▸ EXERCISE OBJECTIVE: Exactly the lines from the one containing "crest = build_crest()" through the one containing "record = json.load(file)" must be returned; include both ends and nothing else.

▸ MATERIALS PROVIDED:
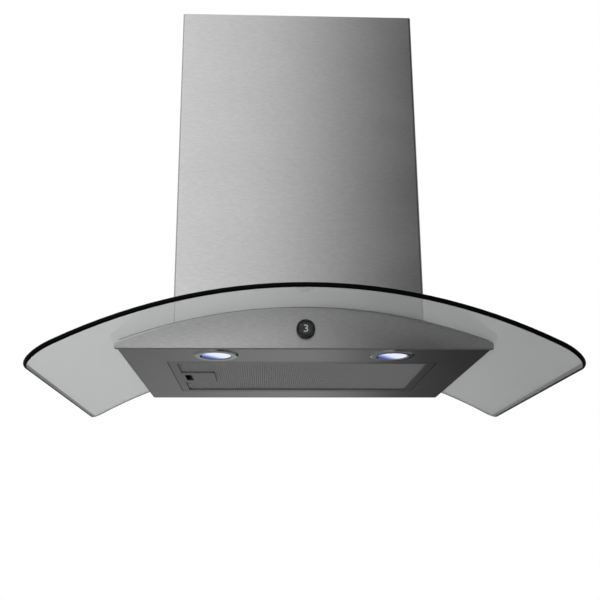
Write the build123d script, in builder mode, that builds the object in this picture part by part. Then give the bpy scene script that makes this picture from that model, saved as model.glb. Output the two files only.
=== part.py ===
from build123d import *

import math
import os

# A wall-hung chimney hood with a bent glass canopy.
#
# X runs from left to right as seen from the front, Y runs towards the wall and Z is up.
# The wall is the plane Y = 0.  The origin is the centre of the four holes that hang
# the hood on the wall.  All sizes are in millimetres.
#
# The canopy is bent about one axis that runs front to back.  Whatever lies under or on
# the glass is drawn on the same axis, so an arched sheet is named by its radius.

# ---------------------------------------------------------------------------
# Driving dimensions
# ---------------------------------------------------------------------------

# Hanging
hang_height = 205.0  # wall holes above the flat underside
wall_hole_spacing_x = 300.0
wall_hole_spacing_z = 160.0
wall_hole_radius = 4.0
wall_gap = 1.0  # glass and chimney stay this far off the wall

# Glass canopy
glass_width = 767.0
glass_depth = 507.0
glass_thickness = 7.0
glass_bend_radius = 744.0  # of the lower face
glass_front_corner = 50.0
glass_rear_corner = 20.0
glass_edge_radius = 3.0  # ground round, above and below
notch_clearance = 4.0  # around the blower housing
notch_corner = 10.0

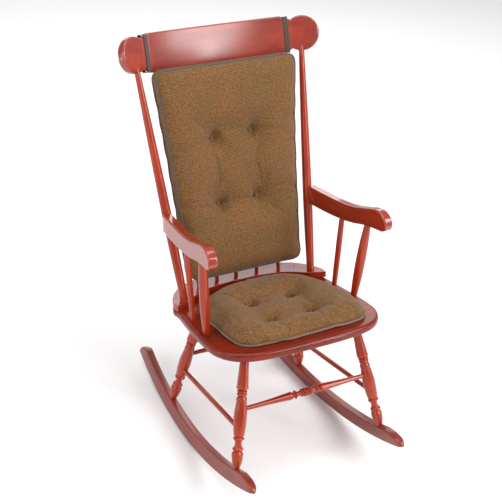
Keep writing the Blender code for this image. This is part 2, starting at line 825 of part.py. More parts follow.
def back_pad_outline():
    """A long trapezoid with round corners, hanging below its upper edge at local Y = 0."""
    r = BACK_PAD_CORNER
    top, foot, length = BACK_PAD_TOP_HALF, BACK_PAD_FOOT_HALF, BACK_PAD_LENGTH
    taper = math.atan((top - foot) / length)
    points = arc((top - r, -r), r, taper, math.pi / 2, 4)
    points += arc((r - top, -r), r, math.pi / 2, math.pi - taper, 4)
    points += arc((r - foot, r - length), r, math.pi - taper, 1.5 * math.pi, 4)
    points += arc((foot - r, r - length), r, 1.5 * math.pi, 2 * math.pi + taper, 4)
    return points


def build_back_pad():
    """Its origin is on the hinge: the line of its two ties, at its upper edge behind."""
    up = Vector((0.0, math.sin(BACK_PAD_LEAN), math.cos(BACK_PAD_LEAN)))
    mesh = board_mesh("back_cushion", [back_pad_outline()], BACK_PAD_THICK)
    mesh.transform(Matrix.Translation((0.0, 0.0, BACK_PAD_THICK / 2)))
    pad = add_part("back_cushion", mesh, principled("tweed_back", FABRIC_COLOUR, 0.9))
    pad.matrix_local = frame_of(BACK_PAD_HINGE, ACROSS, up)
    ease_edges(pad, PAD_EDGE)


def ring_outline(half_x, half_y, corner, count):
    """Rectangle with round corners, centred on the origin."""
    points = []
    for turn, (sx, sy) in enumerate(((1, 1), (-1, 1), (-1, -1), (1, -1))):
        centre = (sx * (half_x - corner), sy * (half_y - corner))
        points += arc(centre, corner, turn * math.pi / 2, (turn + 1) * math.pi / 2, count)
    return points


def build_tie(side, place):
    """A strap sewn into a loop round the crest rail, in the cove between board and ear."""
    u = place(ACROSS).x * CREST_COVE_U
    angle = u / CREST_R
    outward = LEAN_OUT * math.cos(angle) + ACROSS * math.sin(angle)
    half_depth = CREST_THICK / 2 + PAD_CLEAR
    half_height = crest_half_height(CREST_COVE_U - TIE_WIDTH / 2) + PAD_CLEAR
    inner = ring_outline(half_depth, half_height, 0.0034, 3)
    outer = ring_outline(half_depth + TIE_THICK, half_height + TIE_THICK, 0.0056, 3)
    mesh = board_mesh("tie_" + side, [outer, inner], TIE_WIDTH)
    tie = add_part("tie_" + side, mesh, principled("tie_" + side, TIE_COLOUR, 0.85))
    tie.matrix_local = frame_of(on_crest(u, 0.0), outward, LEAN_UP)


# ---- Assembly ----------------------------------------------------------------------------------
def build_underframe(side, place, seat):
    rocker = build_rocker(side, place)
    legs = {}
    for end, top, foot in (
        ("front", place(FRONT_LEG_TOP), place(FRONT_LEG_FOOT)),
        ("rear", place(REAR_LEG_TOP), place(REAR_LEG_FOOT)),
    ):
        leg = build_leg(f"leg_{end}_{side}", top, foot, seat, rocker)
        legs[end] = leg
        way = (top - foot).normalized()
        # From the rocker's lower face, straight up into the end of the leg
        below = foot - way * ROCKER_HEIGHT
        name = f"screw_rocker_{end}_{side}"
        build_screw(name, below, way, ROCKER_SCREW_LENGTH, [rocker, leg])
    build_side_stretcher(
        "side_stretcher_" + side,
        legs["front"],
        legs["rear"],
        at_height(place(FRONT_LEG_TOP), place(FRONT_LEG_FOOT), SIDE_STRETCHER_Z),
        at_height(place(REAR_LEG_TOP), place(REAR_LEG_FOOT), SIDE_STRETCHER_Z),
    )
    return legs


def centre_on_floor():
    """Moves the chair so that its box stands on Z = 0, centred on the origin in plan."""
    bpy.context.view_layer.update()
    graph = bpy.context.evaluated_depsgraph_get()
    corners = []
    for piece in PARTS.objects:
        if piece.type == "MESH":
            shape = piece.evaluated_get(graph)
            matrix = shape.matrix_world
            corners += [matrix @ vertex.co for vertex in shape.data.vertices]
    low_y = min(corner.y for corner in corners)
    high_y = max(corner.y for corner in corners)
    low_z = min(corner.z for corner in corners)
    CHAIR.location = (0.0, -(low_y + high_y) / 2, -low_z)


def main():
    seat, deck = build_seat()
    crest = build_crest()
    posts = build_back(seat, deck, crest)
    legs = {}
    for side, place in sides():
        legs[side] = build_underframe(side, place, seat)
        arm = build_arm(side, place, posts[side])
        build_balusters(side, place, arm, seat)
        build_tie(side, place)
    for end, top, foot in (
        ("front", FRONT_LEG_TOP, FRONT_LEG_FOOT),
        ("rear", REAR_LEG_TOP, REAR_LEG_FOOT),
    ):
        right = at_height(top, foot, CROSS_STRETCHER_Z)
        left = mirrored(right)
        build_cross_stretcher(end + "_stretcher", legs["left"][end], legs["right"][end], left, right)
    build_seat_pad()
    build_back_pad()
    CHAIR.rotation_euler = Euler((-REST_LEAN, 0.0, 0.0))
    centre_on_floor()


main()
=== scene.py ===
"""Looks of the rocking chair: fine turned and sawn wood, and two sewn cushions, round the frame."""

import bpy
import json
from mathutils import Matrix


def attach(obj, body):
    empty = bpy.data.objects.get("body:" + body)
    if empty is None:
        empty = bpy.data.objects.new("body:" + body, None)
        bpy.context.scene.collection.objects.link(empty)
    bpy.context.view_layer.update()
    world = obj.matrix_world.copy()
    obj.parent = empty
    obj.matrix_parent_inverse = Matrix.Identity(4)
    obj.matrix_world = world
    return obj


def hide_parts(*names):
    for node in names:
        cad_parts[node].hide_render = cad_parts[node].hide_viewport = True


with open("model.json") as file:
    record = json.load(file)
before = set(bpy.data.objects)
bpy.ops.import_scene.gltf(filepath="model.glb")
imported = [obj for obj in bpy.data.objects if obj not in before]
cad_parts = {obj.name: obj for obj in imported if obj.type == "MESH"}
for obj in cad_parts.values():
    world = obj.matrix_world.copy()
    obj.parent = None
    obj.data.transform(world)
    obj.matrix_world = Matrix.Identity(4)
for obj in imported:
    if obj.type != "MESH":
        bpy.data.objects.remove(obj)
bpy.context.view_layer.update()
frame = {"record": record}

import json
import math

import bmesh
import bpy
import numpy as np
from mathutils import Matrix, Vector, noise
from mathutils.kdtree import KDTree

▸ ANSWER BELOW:
    crest = build_crest()
    posts = build_back(seat, deck, crest)
    legs = {}
    for side, place in sides():
        legs[side] = build_underframe(side, place, seat)
        arm = build_arm(side, place, posts[side])
        build_balusters(side, place, arm, seat)
        build_tie(side, place)
    for end, top, foot in (
        ("front", FRONT_LEG_TOP, FRONT_LEG_FOOT),
        ("rear", REAR_LEG_TOP, REAR_LEG_FOOT),
    ):
        right = at_height(top, foot, CROSS_STRETCHER_Z)
        left = mirrored(right)
        build_cross_stretcher(end + "_stretcher", legs["left"][end], legs["right"][end], left, right)
    build_seat_pad()
    build_back_pad()
    CHAIR.rotation_euler = Euler((-REST_LEAN, 0.0, 0.0))
    centre_on_floor()


main()
=== scene.py ===
"""Looks of the rocking chair: fine turned and sawn wood, and two sewn cushions, round the frame."""

import bpy
import json
from mathutils import Matrix


def attach(obj, body):
    empty = bpy.data.objects.get("body:" + body)
    if empty is None:
        empty = bpy.data.objects.new("body:" + body, None)
        bpy.context.scene.collection.objects.link(empty)
    bpy.context.view_layer.update()
    world = obj.matrix_world.copy()
    obj.parent = empty
    obj.matrix_parent_inverse = Matrix.Identity(4)
    obj.matrix_world = world
    return obj


def hide_parts(*names):
    for node in names:
        cad_parts[node].hide_render = cad_parts[node].hide_viewport = True


with open("model.json") as file:
    record = json.load(file)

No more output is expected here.